Center For Practice Management, Microsoft Office, Productivity, Technology

Tools to Edit Your Own Work

Editing your own documents, blog posts, social media posts, and email is difficult. In addition to editing for spelling and grammar, you need to review word choice, consistency, citation formatting and more. Is your writing clear and free of errors that could distract your reader?  It is difficult to effectively edit your own words because you know what you meant! Fortunately, there are several tools available to help you edit and refine your writing.

Learning Tools in Word

learning toolsMicrosoft Word in Office 365 has a feature called Learning Tools that helps you review your writing by adding line focus to reduce distractions. You can adjust the focus to one, three, or five lines in view at a time and change the page color to sepia to reduce the glare of the white background. You can adjust text spacing between words, characters, and lines to make it easier to read and break down syllables in words. There is a “Read Aloud” feature that reads the document and highlights each word as it goes. You can adjust the reading speed with keyboard shortcuts. To find these tools go to View > Learning Tools in the Immersive group. To make it easier to remember to use it right click on the icon and select “Add to Quick Access Toolbar”.

Grammarly

The free version of Grammarly mimics the functionality of the grammar and spell-checking tools in Microsoft Office. However, Grammarly extends beyond the Office suite to your desktop and your browser. It is available as a browser extension so you can easily check blog posts, social media posts, and online comments. It also works with Gmail, Google Docs, and other online applications like Slack. The Premium features, available for $140 per year, look for advanced issues like inconsistent writing style, unclear sentence structure, overused words, vocabulary choice, “hedging and needless qualifiers”, non-inclusive language, and tone.  Grammarly opens as a separate panel in a document and appears as a floating green symbol in the browser.

Wordrake

Legal writing expert Gary Kinder created Wordrake to help you “tighten, tone, and clarify” your writing. Available as a plugin for Microsoft Word and Outlook, this editing tool works on Macs and PCs. This tool does not check for spelling and grammar but rather suggests ways to improve the clarity of your writing. It checks for unclear phrasing and advises on the removal of extraneous words that can muddy your message.  The plugin adds a tab to the Word or Outlook ribbon. Click on it, select the text you want to edit, and click “rake”. The edits appear as redlining so it is easy to work through the document and accept or reject the suggested changes. Wordrake costs $129 for Word or $199 for Word and Outlook for one year.
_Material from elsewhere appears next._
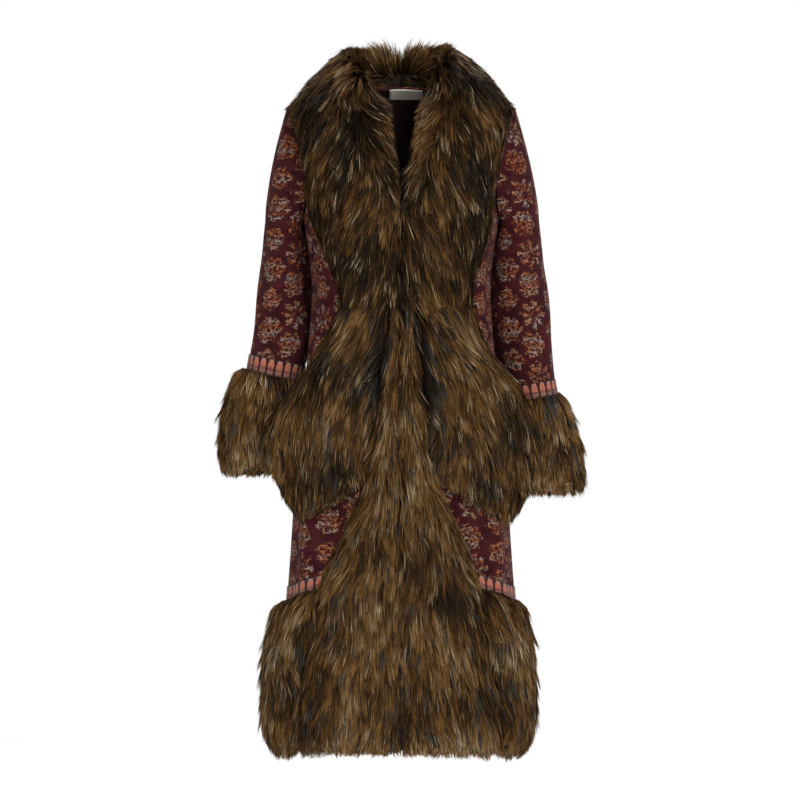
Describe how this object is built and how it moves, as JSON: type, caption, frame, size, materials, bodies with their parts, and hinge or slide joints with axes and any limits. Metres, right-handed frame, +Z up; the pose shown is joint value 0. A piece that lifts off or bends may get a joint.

There is a free 7-day trial to try it out. They also have a useful blog with lots of great writing tips.

PerfectIt Legal Styles

From a company called Intelligent Editing, the PerfectIt editor is a Microsoft Word plugin that works with any version of Word on a PC and in Word on a Mac with Office 365. This editing tool checks for a consistent presentation of abbreviations and makes sure that the abbreviation is defined the first time it appears. It also checks for consistent hyphenation, consistency in capitalization in a bulleted list, and table punctuation. The newest version also checks for consistent use (or abuse) of the Oxford comma. PerfectIt includes legal writing and style rules, including checking Bluebook citation formatting and enforcing style and formatting rules from Bryan Garner’s The Red Book and Black’s Law Dictionary. It also checks for legal-specific typos. PerfectIt opens in a separate task pane in Word and the user performs checks and tests on the document. The cost for a single user is $70 per year and there is a 14-day free trial. For Teams, PerfectIt has options to enforce a “house style” to create shared style sheets and includes a list of avoided phrases and enforces style preferences so that all writers in the firm consistently use the same voice.

With all these editing tools at your disposal, you can add polish to your documents without having to ask for help from someone else.